Begin with the first line of the listing and quote every line through the one containing "BACKDROP_STRENGTH = 1.03"; give only those lines.

### Information shown
--- begin ---

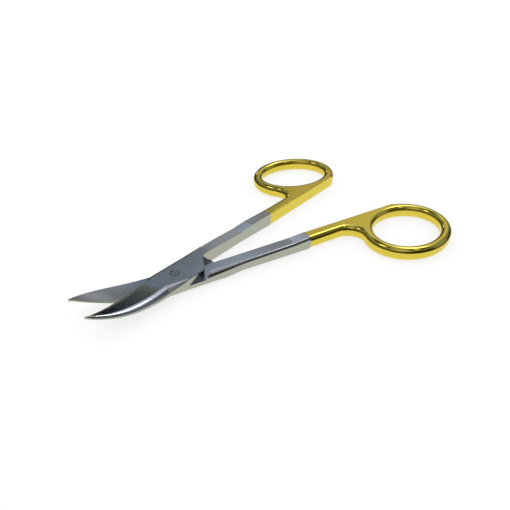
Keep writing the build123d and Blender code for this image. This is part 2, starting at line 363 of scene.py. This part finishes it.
# The studio's lamps. For each: azimuth and elevation, the half angles of its bright core and of
# its soft edge, all in degrees, then its colour and brightness
SOFTBOXES = (
    # Key light over the rings, which draws the bright band along each blade's back
    (20, 57, 10, 20, "#e6e9f6", 1.25),
    # Overhead light
    (0, 90, 8, 24, "#f2f4f8", 0.4),
    # Small lamps that make the highlights on the rounded edges
    (20, 50, 2.5, 9, "#ffffff", 4.0),
    (-62, 62, 2, 7, "#ffffff", 2.0),
    (60, 18, 1.5, 4, "#ffffff", 3.0),
    (150, 55, 3, 12, "#ffffff", 2.0),
    # Cool glints on the shanks where they dip
    (50, 40, 3.5, 6.5, "#e9eeff", 0.8),
    (51.5, 27.5, 1, 4, "#e9eeff", 0.5),
    # Warm patches over the gold
    (33, 26, 9, 15, "#fff0c8", 0.3),
    (24, 36, 8, 16, "#ffffdc", 0.15),
    # Fills, so that no side of the steel is black
    (225, 50, 6, 30, "#ffffff", 0.45),
    (14, 4, 3, 14, "#d6dce6", 0.6),
    (-38, 14, 8, 24, "#eef1f4", 0.3),
    (180, 15, 20, 60, "#e8ebee", 0.15),
)
# The room's two ends: height above the horizon, as a sine, and the colour there
FAR_WALL = (
    (0.0, "#0a0f16"),
    (0.12, "#1b2630"),
    (0.17, "#363f47"),
    (0.3, "#686b6b"),
    (0.5, "#8a8d86"),
    (0.6, "#8b9cae"),
    (0.7, "#94a6bb"),
    (0.82, "#4f5254"),
    (1.0, "#302f2c"),
)
NEAR_WALL = (
    (0.0, "#0d0f11"),
    (0.4, "#2e3133"),
    (0.62, "#777977"),
    (0.85, "#535352"),
    (1.0, "#302f2c"),
)
FAR_AZIMUTH = 49  # of the far wall's middle, in degrees
# Cosines of the angle from there, where the far wall begins and where it is alone
FAR_BEGINS, FAR_ALONE = -0.3, 0.5
BACKDROP_COLOUR = "#fdfdfd"
BACKDROP_STRENGTH = 1.03


def direction(azimuth, elevation):
    """Unit vector; azimuth 0 is +X and 90 is +Y, both in degrees."""
    turn, rise = radians(azimuth), radians(elevation)
    return Vector((cos(turn) * cos(rise), sin(turn) * cos(rise), sin(rise)))


def studio_world():
    """A dim room with soft lamps for the metal to reflect, and a plain pale backdrop."""
    world = bpy.data.worlds.new("studio")
    bpy.context.scene.world = world
    world.use_nodes = True
    tree = world.node_tree
    tree.nodes.clear()
    looking = add(tree, "ShaderNodeTexCoord").outputs["Generated"]
    height = add(tree, "ShaderNodeSeparateXYZ", {"Vector": looking}).outputs["Z"]
    walls = []
    for stops in (NEAR_WALL, FAR_WALL):
        ramp = add(tree, "ShaderNodeValToRGB", {"Fac": height})
        elements = ramp.color_ramp.elements
        while len(elements) < len(stops):
            elements.new(1.0)
        for element, (position, colour) in zip(elements, stops):
            element.position = position
            element.color = linear(colour)
        walls.append(ramp.outputs["Color"])
    away = add(
        tree,
        "ShaderNodeVectorMath",
        {0: looking, 1: direction(FAR_AZIMUTH, 0)},
        operation="DOT_PRODUCT",
    ).outputs["Value"]
    far_share = add(
        tree,
        "ShaderNodeMapRange",
        {"Value": away, "From Min": FAR_BEGINS, "From Max": FAR_ALONE},
        interpolation_type="SMOOTHSTEP",
    ).outputs["Result"]
    total = add(
        tree,
        "ShaderNodeMix",
        {MIX_SHARE: far_share, MIX_FIRST: walls[0], MIX_SECOND: walls[1]},
        data_type="RGBA",
    ).outputs[MIX_RESULT]
    for azimuth, elevation, core, edge, colour, brightness in SOFTBOXES:
        towards = add(
            tree,
            "ShaderNodeVectorMath",
            {0: looking, 1: direction(azimuth, elevation)},
            operation="DOT_PRODUCT",
        ).outputs["Value"]
        glow = add(
            tree,
            "ShaderNodeMapRange",
            {
                "Value": towards,
                "From Min": cos(radians(edge)),
                "From Max": cos(radians(core)),
                "To Max": brightness,
            },
            interpolation_type="SMOOTHSTEP",
        ).outputs["Result"]
        total = add(
            tree,
            "ShaderNodeVectorMath",
            {0: linear(colour, alpha=False), 1: glow, 2: total},
            operation="MULTIPLY_ADD",
        ).outputs["Vector"]
    room = add(tree, "ShaderNodeBackground", {"Color": total}).outputs["Background"]
    backdrop = add(
        tree,
        "ShaderNodeBackground",
        {"Color": linear(BACKDROP_COLOUR), "Strength": BACKDROP_STRENGTH},
    ).outputs["Background"]
    mirrored = add(tree, "ShaderNodeLightPath").outputs["Is Glossy Ray"]
    seen = add(tree, "ShaderNodeMixShader", {0: mirrored, 1: backdrop, 2: room})
    add(tree, "ShaderNodeOutputWorld", {"Surface": seen.outputs["Shader"]})


class ScissorsLooks(bpy.types.PropertyGroup):
    """Finishes of the metal."""

    steel_colour: bpy.props.FloatVectorProperty(
        name="Steel",
        description="Colour of the satin stainless steel",
        subtype="COLOR",
        size=3,
        min=0,
        max=1,
        default=linear("#b1b2b4", alpha=False),
    )
    steel_roughness: bpy.props.FloatProperty(
        name="Steel roughness",
        description="Blur of the reflections in the satin steel",
        min=0.05,
        max=1,
        default=0.15,
        subtype="FACTOR",
    )
    grain_spacing: bpy.props.FloatProperty(
        name="Grain spacing",
        description="Distance between the brushed lines",
        default=0.12 * MM,
        min=0.01 * MM,
        unit="LENGTH",
        precision=5,
    )
    grain_depth: bpy.props.FloatProperty(
        name="Grain depth",
        description="Depth of the brushed lines",
        default=0.0015 * MM,
        min=0,
        unit="LENGTH",
        precision=6,
    )
    gold_colour: bpy.props.FloatVectorProperty(
        name="Gold",
        description="Colour of the gold plating",
        subtype="COLOR",
        size=3,
        min=0,
        max=1,
        default=linear("#e2cb56", alpha=False),
    )
    gold_roughness: bpy.props.FloatProperty(
        name="Gold roughness",
        description="Blur of the reflections in the polished gold",
        min=0.01,
        max=1,
        default=0.07,
        subtype="FACTOR",
    )
    polish_wave: bpy.props.FloatProperty(
        name="Polish waviness",
        description="Height of the waves that the polishing wheel leaves",
        default=0.01 * MM,
        min=0,
        unit="LENGTH",
        precision=6,
    )
    carbide_colour: bpy.props.FloatVectorProperty(
        name="Carbide",
        description="Colour of the ground carbide edges",
        subtype="COLOR",
        size=3,
        min=0,
        max=1,
        default=linear("#b3b0a2", alpha=False),
    )
    screw_colour: bpy.props.FloatVectorProperty(
        name="Screw",
        description="Colour of the screw's end",
        subtype="COLOR",
        size=3,
        min=0,
        max=1,
        default=linear("#9b9d9b", alpha=False),
    )
    screw_radius: bpy.props.FloatProperty(
        name="Screw radius",
        description="Radius of the screw's end, where its groove is",
        default=1.35 * MM,
        min=0.2 * MM,
        unit="LENGTH",
        precision=5,
    )
    screw_roughness: bpy.props.FloatProperty(
        name="Screw roughness",
        description="Blur of the reflections in the screw",
        min=0.05,
        max=1,
        default=0.2,
        subtype="FACTOR",
    )


class StageSettings(bpy.types.PropertyGroup):
    """Table, light and camera."""

    floor_colour: bpy.props.FloatVectorProperty(
        name="Table",
        description="Colour of the table",
        subtype="COLOR",
        size=3,
        min=0,
        max=1,
        default=linear("#ffffff", alpha=False),
    )
    floor_in_metal: bpy.props.FloatVectorProperty(
        name="Table in the metal",
        description="Colour of the table's light where the metal reflects it",
        subtype="COLOR",
        size=3,
        min=0,
        max=1,
        default=linear("#f7f9e2", alpha=False),
    )
    floor_size: bpy.props.FloatProperty(
        name="Table size",
        description="Side of the square table top",
        default=6.0,
        min=0.5,
        unit="LENGTH",
    )
    focal_length: bpy.props.FloatProperty(
        name="Focal length",
        description="Focal length of the camera, in millimetres on a 36 mm sensor",
        default=35.925,
        min=10,
        subtype="DISTANCE_CAMERA",
    )


class SCISSORS_OT_steel_halves(bpy.types.Operator):
    """Finish the two forged halves in satin steel"""

    bl_idname = "scissors.steel_halves"
    bl_label = "Steel halves"

    def execute(self, context):
        looks = context.scene.scissors_looks
        for node_name, side in (("upper_half", UPPER), ("lower_half", LOWER)):
            name = f"satin_stainless_steel_{node_name}"
            give(node_name, satin_stainless_steel(name, side, looks))
        return {"FINISHED"}


class SCISSORS_OT_finger_rings(bpy.types.Operator):
    """Finish the finger rings and their length of shank in polished gold plate"""

    bl_idname = "scissors.finger_rings"
    bl_label = "Finger rings"

    def execute(self, context):
        gold = polished_gold_plate("polished_gold_plate", context.scene.scissors_looks)
        for node_name in ("upper_ring", "lower_ring"):
            give(node_name, gold)
        return {"FINISHED"}


class SCISSORS_OT_carbide_edges(bpy.types.Operator):
    """Finish the brazed cutting edges in ground carbide"""

    bl_idname = "scissors.carbide_edges"
    bl_label = "Carbide edges"

    def execute(self, context):
        carbide = ground_carbide("ground_carbide", context.scene.scissors_looks)
        for node_name in ("upper_carbide_edge", "lower_carbide_edge"):
            give(node_name, carbide)
        return {"FINISHED"}


class SCISSORS_OT_joint_screw(bpy.types.Operator):
    """Finish the joint screw in steel that is ground flush"""

    bl_idname = "scissors.joint_screw"
    bl_label = "Joint screw"

    def execute(self, context):
        give("joint_screw", ground_screw_steel("ground_screw_steel", context.scene.scissors_looks))
        return {"FINISHED"}


TABLE_GAP = 0.02 * MM  # under the scissors, so that no two faces lie in one plane
SENSOR_WIDTH = 36.0  # in millimetres, as the focal length is
CAMERA_PLACE = Vector((-0.05549, -0.09758, 0.08436))
CAMERA_LOOKS = Vector((0.5404, 0.62879, -0.55909))
CAMERA_RIGHT = Vector((0.75842, -0.65176, 0.00005))


class SCISSORS_OT_stage(bpy.types.Operator):
    """Make the table, the studio light and the camera"""

    bl_idname = "scissors.stage"
    bl_label = "Stage"

    def execute(self, context):
        settings = context.scene.scissors_stage
        self.table(context, settings)
        studio_world()
        self.camera(context, settings)
        context.scene.view_settings.view_transform = "Standard"
        return {"FINISHED"}

    def table(self, context, settings):
        """A flat square, just clear of the scissors' underside."""
        reach, level = settings.floor_size / 2, cad_bounds[0].z - TABLE_GAP
        mesh = bpy.data.meshes.new("table_top")
        corners = [(-reach, -reach), (reach, -reach), (reach, reach), (-reach, reach)]
        mesh.from_pydata([(x, y, level) for x, y in corners], [], [(0, 1, 2, 3)])
        top = bpy.data.objects.new("table_top", mesh)
        context.scene.collection.objects.link(top)
        mesh.materials.append(matt_white_table("matt_white_table", settings))

    def camera(self, context, settings):
        """Looks down across the blades towards the rings."""
        data = bpy.data.cameras.new("camera")
        data.lens, data.sensor_width = settings.focal_length, SENSOR_WIDTH
        data.clip_start, data.clip_end = 0.01, 20.0
        camera = bpy.data.objects.new("camera", data)
        back = -CAMERA_LOOKS.normalized()
        right = CAMERA_RIGHT.normalized()
        turned = Matrix((right, back.cross(right), back)).transposed().to_4x4()
        camera.matrix_world = Matrix.Translation(CAMERA_PLACE) @ turned
        context.scene.collection.objects.link(camera)
        context.scene.camera = camera


STEPS = (
    SCISSORS_OT_steel_halves,
    SCISSORS_OT_finger_rings,
    SCISSORS_OT_carbide_edges,
    SCISSORS_OT_joint_screw,
    SCISSORS_OT_stage,
)


class SCISSORS_PT_panel(bpy.types.Panel):
    """Lists the steps that finish the scissors"""

    bl_idname = "SCISSORS_PT_panel"
    bl_label = "Curved iris scissors"
    bl_space_type = "VIEW_3D"
    bl_region_type = "UI"
    bl_category = "Scissors"

    def draw(self, context):
        for step in STEPS:
            self.layout.operator(step.bl_idname)
        for group in (context.scene.scissors_looks, context.scene.scissors_stage):
            for name in group.__annotations__:
                self.layout.prop(group, name)


CLASSES = (ScissorsLooks, StageSettings, *STEPS, SCISSORS_PT_panel)


def register():
    for each in CLASSES:
        bpy.utils.register_class(each)
    bpy.types.Scene.scissors_looks = bpy.props.PointerProperty(type=ScissorsLooks)
    bpy.types.Scene.scissors_stage = bpy.props.PointerProperty(type=StageSettings)


def unregister():
    del bpy.types.Scene.scissors_stage
    del bpy.types.Scene.scissors_looks
    for each in reversed(CLASSES):
        bpy.utils.unregister_class(each)


def main():
    """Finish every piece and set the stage."""
    register()
    bpy.ops.scissors.steel_halves()
    bpy.ops.scissors.finger_rings()
    bpy.ops.scissors.carbide_edges()
    bpy.ops.scissors.joint_screw()
    bpy.ops.scissors.stage()


if __name__ == "__main__":
    main()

--- end ---

### Completed exercise
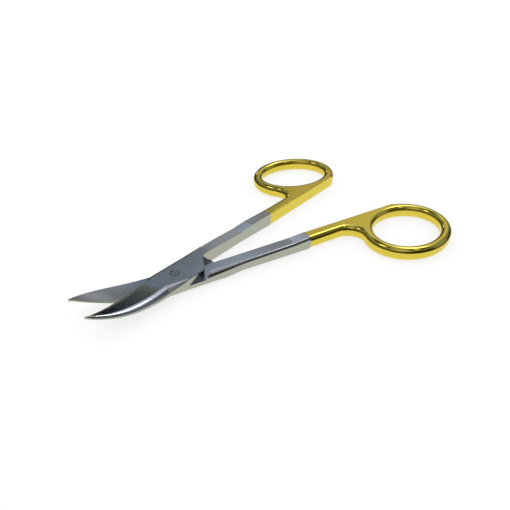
Keep writing the build123d and Blender code for this image. This is part 2, starting at line 363 of scene.py. This part finishes it.
# The studio's lamps. For each: azimuth and elevation, the half angles of its bright core and of
# its soft edge, all in degrees, then its colour and brightness
SOFTBOXES = (
    # Key light over the rings, which draws the bright band along each blade's back
    (20, 57, 10, 20, "#e6e9f6", 1.25),
    # Overhead light
    (0, 90, 8, 24, "#f2f4f8", 0.4),
    # Small lamps that make the highlights on the rounded edges
    (20, 50, 2.5, 9, "#ffffff", 4.0),
    (-62, 62, 2, 7, "#ffffff", 2.0),
    (60, 18, 1.5, 4, "#ffffff", 3.0),
    (150, 55, 3, 12, "#ffffff", 2.0),
    # Cool glints on the shanks where they dip
    (50, 40, 3.5, 6.5, "#e9eeff", 0.8),
    (51.5, 27.5, 1, 4, "#e9eeff", 0.5),
    # Warm patches over the gold
    (33, 26, 9, 15, "#fff0c8", 0.3),
    (24, 36, 8, 16, "#ffffdc", 0.15),
    # Fills, so that no side of the steel is black
    (225, 50, 6, 30, "#ffffff", 0.45),
    (14, 4, 3, 14, "#d6dce6", 0.6),
    (-38, 14, 8, 24, "#eef1f4", 0.3),
    (180, 15, 20, 60, "#e8ebee", 0.15),
)
# The room's two ends: height above the horizon, as a sine, and the colour there
FAR_WALL = (
    (0.0, "#0a0f16"),
    (0.12, "#1b2630"),
    (0.17, "#363f47"),
    (0.3, "#686b6b"),
    (0.5, "#8a8d86"),
    (0.6, "#8b9cae"),
    (0.7, "#94a6bb"),
    (0.82, "#4f5254"),
    (1.0, "#302f2c"),
)
NEAR_WALL = (
    (0.0, "#0d0f11"),
    (0.4, "#2e3133"),
    (0.62, "#777977"),
    (0.85, "#535352"),
    (1.0, "#302f2c"),
)
FAR_AZIMUTH = 49  # of the far wall's middle, in degrees
# Cosines of the angle from there, where the far wall begins and where it is alone
FAR_BEGINS, FAR_ALONE = -0.3, 0.5
BACKDROP_COLOUR = "#fdfdfd"
BACKDROP_STRENGTH = 1.03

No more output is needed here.